Part of a data file:
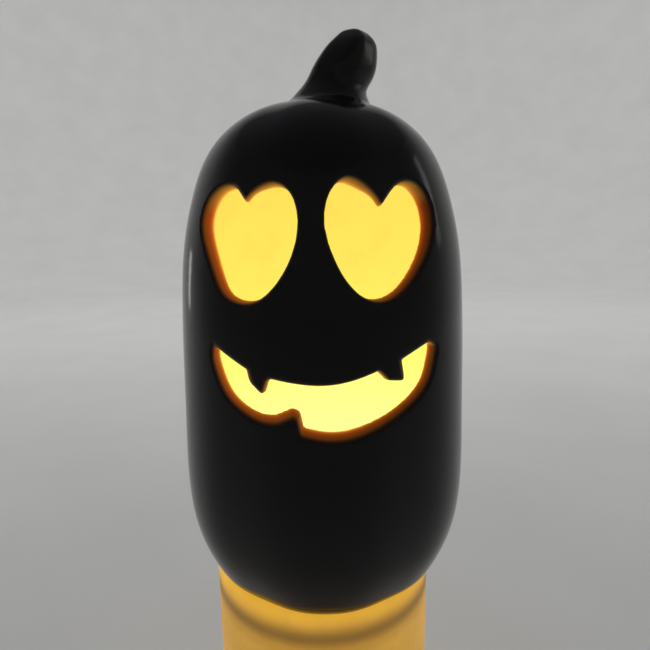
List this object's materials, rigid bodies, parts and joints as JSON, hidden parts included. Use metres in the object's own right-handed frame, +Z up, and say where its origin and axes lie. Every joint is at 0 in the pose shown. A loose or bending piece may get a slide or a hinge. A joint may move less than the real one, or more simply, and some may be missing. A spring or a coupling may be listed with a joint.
{
  "type": "ceramic pumpkin figure on pillar light",
  "caption": "Tall black-glazed ceramic jack-o'-lantern with heart eyes and a crooked toothed grin, standing on the rim of a flameless LED pillar light that glows through it.",
  "frame": {"origin": "on the resting surface, under the pumpkin's axis; the pillar light's own axis is 1.35 mm further left", "axes": "+Z up, the face looks along -Y, +X to the viewer's right; the stem leans to +X"},
  "size_m": [0.0932, 0.095, 0.2778],
  "materials": {
    "black_glaze": "gloss",
    "stem_glaze": "gloss",
    "wax": "satin",
    "housing_plastic": "matte",
    "deck_plastic": "matte",
    "base_plastic": "matte",
    "door_plastic": "matte",
    "flame_plastic": "satin",
    "led_lens": "gloss",
    "board_laminate": "satin",
    "chip_black": "matte",
    "capacitor_can": "satin",
    "cell_jacket": "gloss",
    "contact_metal": "satin",
    "screw_steel": "satin",
    "foot_rubber": "matte",
    "switch_plastic": "matte",
    "knob_plastic": "satin",
    "wire_red": "satin",
    "wire_black": "satin"
  },
  "bodies": {
    "light_base": {"wax_pillar": "wax", "base_plate": "base_plastic", "inner_housing": "housing_plastic", "deck": "deck_plastic", "flame_tip": "flame_plastic", "flame_led": "led_lens", "circuit_board": "board_laminate", "glow_leds": "led_lens", "timer_chip": "chip_black", "capacitor": "capacitor_can", "battery_box": "housing_plastic", "battery_1": "cell_jacket", "battery_2": "cell_jacket", "battery_3": "cell_jacket", "contact_plates": "contact_metal", "contact_springs": "contact_metal", "base_screws": "screw_steel", "rubber_feet": "foot_rubber", "switch_body": "switch_plastic", "lead_red": "wire_red", "lead_black": "wire_black"},
    "pumpkin": {"pumpkin_shell": "black_glaze", "stem": "stem_glaze"},
    "battery_door": {"battery_door": "door_plastic", "door_contact": "contact_metal"},
    "switch_knob": {"switch_knob": "knob_plastic"}
  },
  "joints": [
    {"name": "pumpkin_lift", "type": "slide", "parent": "light_base", "child": "pumpkin", "axis": [0, 0, 1], "range_m": [0, 0.045]},
    {"name": "battery_door_drop", "type": "slide", "parent": "light_base", "child": "battery_door", "axis": [0, 0, -1], "range_m": [0, 0.02]},
    {"name": "switch_slide", "type": "slide", "parent": "light_base", "child": "switch_knob", "axis": [1, 0, 0], "range_m": [0, 0.004]}
  ]
}
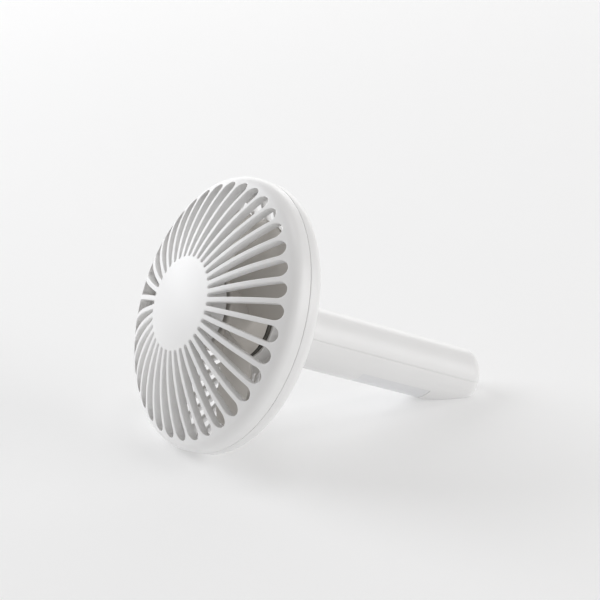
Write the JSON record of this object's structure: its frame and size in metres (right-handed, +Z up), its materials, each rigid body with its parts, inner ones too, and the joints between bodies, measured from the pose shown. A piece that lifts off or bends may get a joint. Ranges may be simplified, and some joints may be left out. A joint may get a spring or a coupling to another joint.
{
  "type": "handheld electric fan",
  "caption": "Handheld electric fan with a round radially slotted head on a straight battery handle, lying on its rim and the bevelled foot of the handle.",
  "frame": {"origin": "on the table, under the middle of the fan as it lies on its rim and foot", "axes": "+Z up from the table; +X from the head towards the handle's end; the fan axis is tilted 23 degrees, its front facing -X and up"},
  "size_m": [0.1456, 0.1094, 0.1036],
  "materials": {
    "shell_plastic": "fine satin, white",
    "impeller_plastic": "satin, white",
    "button_plastic": "satin, white",
    "clear_plastic": "clear light guide",
    "steel": "zinc plated",
    "dark_steel": "phosphated, dull",
    "ground_steel": "ground bright",
    "magnet": "bonded ferrite, matt",
    "lamination": "stamped sheet, dull",
    "copper": "enamelled copper wire",
    "brass": "turned",
    "board": "green solder mask",
    "component": "moulded black",
    "switch_metal": "tinned",
    "battery": "shrink-wrapped can",
    "nickel": "nickel strip",
    "foam": "closed-cell foam",
    "wire_insulation": "coloured insulation",
    "washer": "polymer",
    "label": "printed film",
    "led": "moulded lens"
  },
  "bodies": {
    "fan_body": {"front_grille": "shell_plastic", "rear_shell": "shell_plastic", "stator_core": "lamination", "stator_windings": "copper", "bearing_tube": "brass", "front_bush": "brass", "rear_bush": "brass", "motor_base": "dark_steel", "motor_board": "board", "motor_screws": "steel", "handle_upper": "shell_plastic", "handle_lower": "shell_plastic", "case_screws": "steel", "battery_cell": "battery", "battery_tabs": "nickel", "battery_pads": "foam", "main_board": "board", "board_components": "component", "tact_switch": "switch_metal", "status_led": "led", "led_window": "clear_plastic", "charge_board": "board", "charge_components": "component", "usb_socket": "switch_metal", "battery_wires": "wire_insulation", "charge_wires": "wire_insulation", "motor_wires": "wire_insulation", "rating_label": "label"},
    "impeller": {"impeller": "impeller_plastic", "rotor_cup": "steel", "magnet_ring": "magnet", "motor_shaft": "ground_steel", "shaft_clip": "ground_steel", "thrust_washer": "washer"},
    "power_button": {"power_button": "button_plastic", "switch_plunger": "component"}
  },
  "joints": [
    {"name": "impeller_spin", "type": "hinge", "parent": "fan_body", "child": "impeller", "pos_m": [-0.046, 0, 0.05262], "axis": [0.9205, 0, -0.3907], "continuous": true},
    {"name": "button_press", "type": "slide", "parent": "fan_body", "child": "power_button", "axis": [-0.3907, 0, -0.9205], "range_m": [0, 0.0005], "stiffness_N_per_m": 800}
  ]
}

The exercise |
Repeat every entry exactly as written above.

The answer |
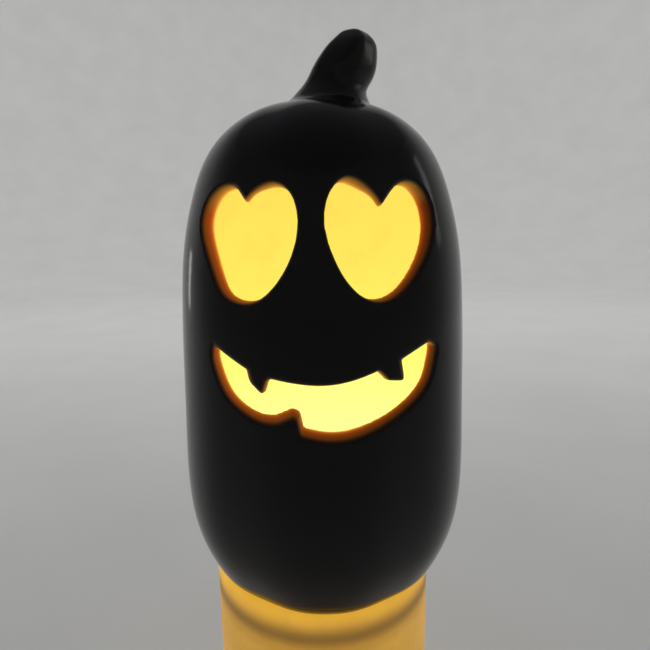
List this object's materials, rigid bodies, parts and joints as JSON, hidden parts included. Use metres in the object's own right-handed frame, +Z up, and say where its origin and axes lie. Every joint is at 0 in the pose shown. A loose or bending piece may get a slide or a hinge. A joint may move less than the real one, or more simply, and some may be missing. A spring or a coupling may be listed with a joint.
{
  "type": "ceramic pumpkin figure on pillar light",
  "caption": "Tall black-glazed ceramic jack-o'-lantern with heart eyes and a crooked toothed grin, standing on the rim of a flameless LED pillar light that glows through it.",
  "frame": {"origin": "on the resting surface, under the pumpkin's axis; the pillar light's own axis is 1.35 mm further left", "axes": "+Z up, the face looks along -Y, +X to the viewer's right; the stem leans to +X"},
  "size_m": [0.0932, 0.095, 0.2778],
  "materials": {
    "black_glaze": "gloss",
    "stem_glaze": "gloss",
    "wax": "satin",
    "housing_plastic": "matte",
    "deck_plastic": "matte",
    "base_plastic": "matte",
    "door_plastic": "matte",
    "flame_plastic": "satin",
    "led_lens": "gloss",
    "board_laminate": "satin",
    "chip_black": "matte",
    "capacitor_can": "satin",
    "cell_jacket": "gloss",
    "contact_metal": "satin",
    "screw_steel": "satin",
    "foot_rubber": "matte",
    "switch_plastic": "matte",
    "knob_plastic": "satin",
    "wire_red": "satin",
    "wire_black": "satin"
  },
  "bodies": {
    "light_base": {"wax_pillar": "wax", "base_plate": "base_plastic", "inner_housing": "housing_plastic", "deck": "deck_plastic", "flame_tip": "flame_plastic", "flame_led": "led_lens", "circuit_board": "board_laminate", "glow_leds": "led_lens", "timer_chip": "chip_black", "capacitor": "capacitor_can", "battery_box": "housing_plastic", "battery_1": "cell_jacket", "battery_2": "cell_jacket", "battery_3": "cell_jacket", "contact_plates": "contact_metal", "contact_springs": "contact_metal", "base_screws": "screw_steel", "rubber_feet": "foot_rubber", "switch_body": "switch_plastic", "lead_red": "wire_red", "lead_black": "wire_black"},
    "pumpkin": {"pumpkin_shell": "black_glaze", "stem": "stem_glaze"},
    "battery_door": {"battery_door": "door_plastic", "door_contact": "contact_metal"},
    "switch_knob": {"switch_knob": "knob_plastic"}
  },
  "joints": [
    {"name": "pumpkin_lift", "type": "slide", "parent": "light_base", "child": "pumpkin", "axis": [0, 0, 1], "range_m": [0, 0.045]},
    {"name": "battery_door_drop", "type": "slide", "parent": "light_base", "child": "battery_door", "axis": [0, 0, -1], "range_m": [0, 0.02]},
    {"name": "switch_slide", "type": "slide", "parent": "light_base", "child": "switch_knob", "axis": [1, 0, 0], "range_m": [0, 0.004]}
  ]
}
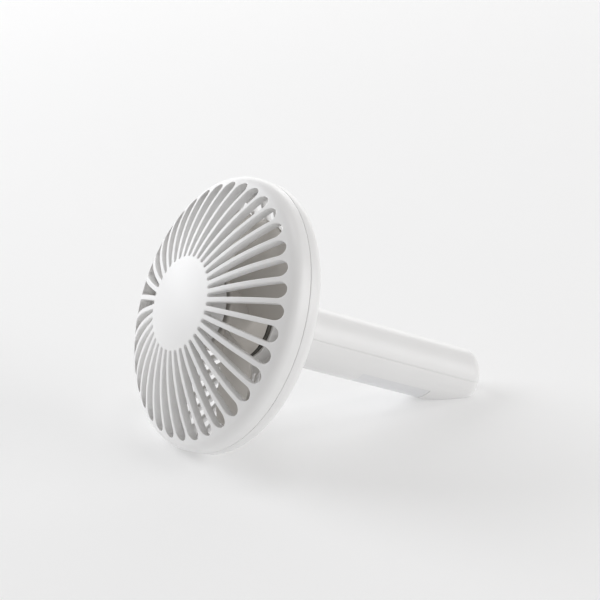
Write the JSON record of this object's structure: its frame and size in metres (right-handed, +Z up), its materials, each rigid body with its parts, inner ones too, and the joints between bodies, measured from the pose shown. A piece that lifts off or bends may get a joint. Ranges may be simplified, and some joints may be left out. A joint may get a spring or a coupling to another joint.
{
  "type": "handheld electric fan",
  "caption": "Handheld electric fan with a round radially slotted head on a straight battery handle, lying on its rim and the bevelled foot of the handle.",
  "frame": {"origin": "on the table, under the middle of the fan as it lies on its rim and foot", "axes": "+Z up from the table; +X from the head towards the handle's end; the fan axis is tilted 23 degrees, its front facing -X and up"},
  "size_m": [0.1456, 0.1094, 0.1036],
  "materials": {
    "shell_plastic": "fine satin, white",
    "impeller_plastic": "satin, white",
    "button_plastic": "satin, white",
    "clear_plastic": "clear light guide",
    "steel": "zinc plated",
    "dark_steel": "phosphated, dull",
    "ground_steel": "ground bright",
    "magnet": "bonded ferrite, matt",
    "lamination": "stamped sheet, dull",
    "copper": "enamelled copper wire",
    "brass": "turned",
    "board": "green solder mask",
    "component": "moulded black",
    "switch_metal": "tinned",
    "battery": "shrink-wrapped can",
    "nickel": "nickel strip",
    "foam": "closed-cell foam",
    "wire_insulation": "coloured insulation",
    "washer": "polymer",
    "label": "printed film",
    "led": "moulded lens"
  },
  "bodies": {
    "fan_body": {"front_grille": "shell_plastic", "rear_shell": "shell_plastic", "stator_core": "lamination", "stator_windings": "copper", "bearing_tube": "brass", "front_bush": "brass", "rear_bush": "brass", "motor_base": "dark_steel", "motor_board": "board", "motor_screws": "steel", "handle_upper": "shell_plastic", "handle_lower": "shell_plastic", "case_screws": "steel", "battery_cell": "battery", "battery_tabs": "nickel", "battery_pads": "foam", "main_board": "board", "board_components": "component", "tact_switch": "switch_metal", "status_led": "led", "led_window": "clear_plastic", "charge_board": "board", "charge_components": "component", "usb_socket": "switch_metal", "battery_wires": "wire_insulation", "charge_wires": "wire_insulation", "motor_wires": "wire_insulation", "rating_label": "label"},
    "impeller": {"impeller": "impeller_plastic", "rotor_cup": "steel", "magnet_ring": "magnet", "motor_shaft": "ground_steel", "shaft_clip": "ground_steel", "thrust_washer": "washer"},
    "power_button": {"power_button": "button_plastic", "switch_plunger": "component"}
  },
  "joints": [
    {"name": "impeller_spin", "type": "hinge", "parent": "fan_body", "child": "impeller", "pos_m": [-0.046, 0, 0.05262], "axis": [0.9205, 0, -0.3907], "continuous": true},
    {"name": "button_press", "type": "slide", "parent": "fan_body", "child": "power_button", "axis": [-0.3907, 0, -0.9205], "range_m": [0, 0.0005], "stiffness_N_per_m": 800}
  ]
}